:: RAW DATA ::
— BEGIN —
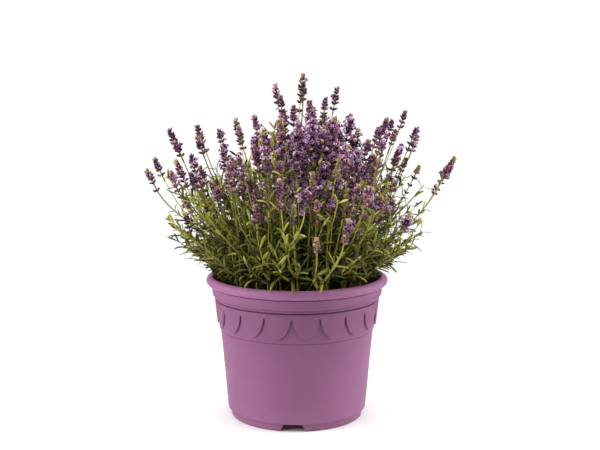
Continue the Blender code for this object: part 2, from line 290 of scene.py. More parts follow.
def branch_curves(azimuth, reach, height):
    """The curves of a CAD branch's two flower stems, and where each spike starts and points."""
    turn = math.radians(azimuth)
    first_tip = polar(turn, reach * MM, height * MM)
    second_tip = first_tip + polar(turn + math.pi, TWIN_INSET, -TWIN_DROP)
    second_tip = second_tip + polar(turn + math.pi / 2, TWIN_SPACING, 0)
    tips = (first_tip, second_tip)
    directions = [spike_direction(tip) for tip in tips]
    feet = [tip - way * long for tip, way, long in zip(tips, directions, SPIKE_LENGTHS)]
    root = (tips[0] + tips[1]) * (ROOT_SHARE / 2)
    root[2] = soil_height(math.hypot(root[0], root[1])) + GAP
    out = (feet[0] - root) * (1, 1, 0)
    rise = (feet[0] - root) * (0, 0, 1)
    first = stem_curve(root, unit(out * 0.9 + rise), feet[0], directions[0])
    fork, slope = first(FORK_AT)
    second = stem_curve(fork, slope, feet[1], directions[1])
    return first, second, feet, directions


def taper(t):
    low, high = STEM_HALF_WIDTH
    return (low + (high - low) * t) * STEM_SLIMNESS


# Mesh building


class Growth:
    """Gathers closed tubes into one mesh. Each tube has its own cell in the map OFBake, and its points
    carry a tone of their own, and how far along the tube they are, for the materials to read."""

    def __init__(self, name, materials):
        self.name = name
        self.materials = materials
        self.batches = []

    def tubes(self, rings, starts, ends, tones, material):
        """rings is tubes x rows x sides x 3, and starts and ends close the tubes."""
        tones = np.broadcast_to(np.asarray(tones, float), (len(rings),))
        self.batches.append((np.asarray(rings), starts, ends, tones, material))

    def build(self, slot):
        points, faces, maps, tones, alongs, kinds = [], [], [], [], [], []
        total = sum(len(batch[0]) for batch in self.batches)
        across = math.ceil(math.sqrt(total))
        down = math.ceil(total / across)
        first, cell = 0, 0
        for rings, starts, ends, tone, material in self.batches:
            count, rows, sides = rings.shape[:3]
            per_tube = rows * sides + 2
            flat = rings.reshape(count, rows * sides, 3)
            points.append(np.concatenate([starts[:, None], flat, ends[:, None]], axis=1).reshape(-1, 3))
            tones.append(np.repeat(tone, per_tube))
            heights = np.arange(1, rows + 1) / (rows + 1)
            alongs.append(np.tile(np.concatenate([[0], np.repeat(heights, sides), [1]]), count))
            offsets = first + np.arange(count) * per_tube
            cells = cell + np.arange(count)
            corner = np.stack([cells % across, cells // across], axis=1)
            for template, places in closed_faces(rows, sides, heights):
                made = (np.array(template)[None] + offsets[:, None, None]).reshape(-1, len(template[0]))
                faces += made.tolist()
                inset = MAP_MARGIN + (1 - 2 * MAP_MARGIN) * np.array(places)
                maps.append(((corner[:, None, None] + inset[None]) / (across, down)).reshape(-1, 2))
                kinds.append(np.full(len(made), self.materials.index(material)))
            first += count * per_tube
            cell += count
        obj = mesh_object(self.name, np.concatenate(points), faces, self.materials, np.concatenate(maps))
        obj.data.polygons.foreach_set("material_index", np.concatenate(kinds).astype(np.int32))
        add_number(obj, "tone", np.concatenate(tones))
        add_number(obj, "along", np.concatenate(alongs))
        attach(obj, "root")
        return obj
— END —
:: TO BE DONE ::
Return each line of the data exactly as written above.

:: THE RESPONSE ::
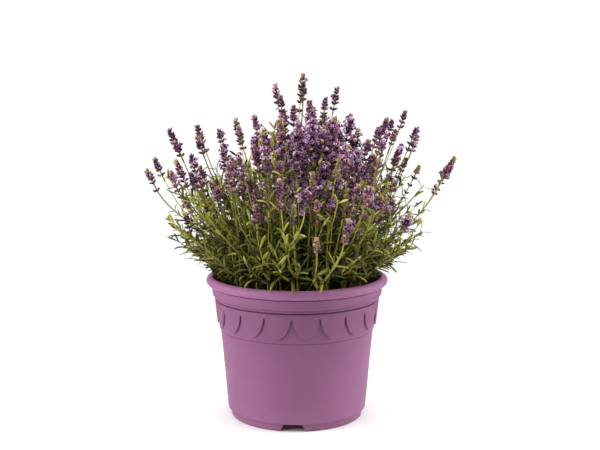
Continue the Blender code for this object: part 2, from line 290 of scene.py. More parts follow.
def branch_curves(azimuth, reach, height):
    """The curves of a CAD branch's two flower stems, and where each spike starts and points."""
    turn = math.radians(azimuth)
    first_tip = polar(turn, reach * MM, height * MM)
    second_tip = first_tip + polar(turn + math.pi, TWIN_INSET, -TWIN_DROP)
    second_tip = second_tip + polar(turn + math.pi / 2, TWIN_SPACING, 0)
    tips = (first_tip, second_tip)
    directions = [spike_direction(tip) for tip in tips]
    feet = [tip - way * long for tip, way, long in zip(tips, directions, SPIKE_LENGTHS)]
    root = (tips[0] + tips[1]) * (ROOT_SHARE / 2)
    root[2] = soil_height(math.hypot(root[0], root[1])) + GAP
    out = (feet[0] - root) * (1, 1, 0)
    rise = (feet[0] - root) * (0, 0, 1)
    first = stem_curve(root, unit(out * 0.9 + rise), feet[0], directions[0])
    fork, slope = first(FORK_AT)
    second = stem_curve(fork, slope, feet[1], directions[1])
    return first, second, feet, directions


def taper(t):
    low, high = STEM_HALF_WIDTH
    return (low + (high - low) * t) * STEM_SLIMNESS


# Mesh building


class Growth:
    """Gathers closed tubes into one mesh. Each tube has its own cell in the map OFBake, and its points
    carry a tone of their own, and how far along the tube they are, for the materials to read."""

    def __init__(self, name, materials):
        self.name = name
        self.materials = materials
        self.batches = []

    def tubes(self, rings, starts, ends, tones, material):
        """rings is tubes x rows x sides x 3, and starts and ends close the tubes."""
        tones = np.broadcast_to(np.asarray(tones, float), (len(rings),))
        self.batches.append((np.asarray(rings), starts, ends, tones, material))

    def build(self, slot):
        points, faces, maps, tones, alongs, kinds = [], [], [], [], [], []
        total = sum(len(batch[0]) for batch in self.batches)
        across = math.ceil(math.sqrt(total))
        down = math.ceil(total / across)
        first, cell = 0, 0
        for rings, starts, ends, tone, material in self.batches:
            count, rows, sides = rings.shape[:3]
            per_tube = rows * sides + 2
            flat = rings.reshape(count, rows * sides, 3)
            points.append(np.concatenate([starts[:, None], flat, ends[:, None]], axis=1).reshape(-1, 3))
            tones.append(np.repeat(tone, per_tube))
            heights = np.arange(1, rows + 1) / (rows + 1)
            alongs.append(np.tile(np.concatenate([[0], np.repeat(heights, sides), [1]]), count))
            offsets = first + np.arange(count) * per_tube
            cells = cell + np.arange(count)
            corner = np.stack([cells % across, cells // across], axis=1)
            for template, places in closed_faces(rows, sides, heights):
                made = (np.array(template)[None] + offsets[:, None, None]).reshape(-1, len(template[0]))
                faces += made.tolist()
                inset = MAP_MARGIN + (1 - 2 * MAP_MARGIN) * np.array(places)
                maps.append(((corner[:, None, None] + inset[None]) / (across, down)).reshape(-1, 2))
                kinds.append(np.full(len(made), self.materials.index(material)))
            first += count * per_tube
            cell += count
        obj = mesh_object(self.name, np.concatenate(points), faces, self.materials, np.concatenate(maps))
        obj.data.polygons.foreach_set("material_index", np.concatenate(kinds).astype(np.int32))
        add_number(obj, "tone", np.concatenate(tones))
        add_number(obj, "along", np.concatenate(alongs))
        attach(obj, "root")
        return obj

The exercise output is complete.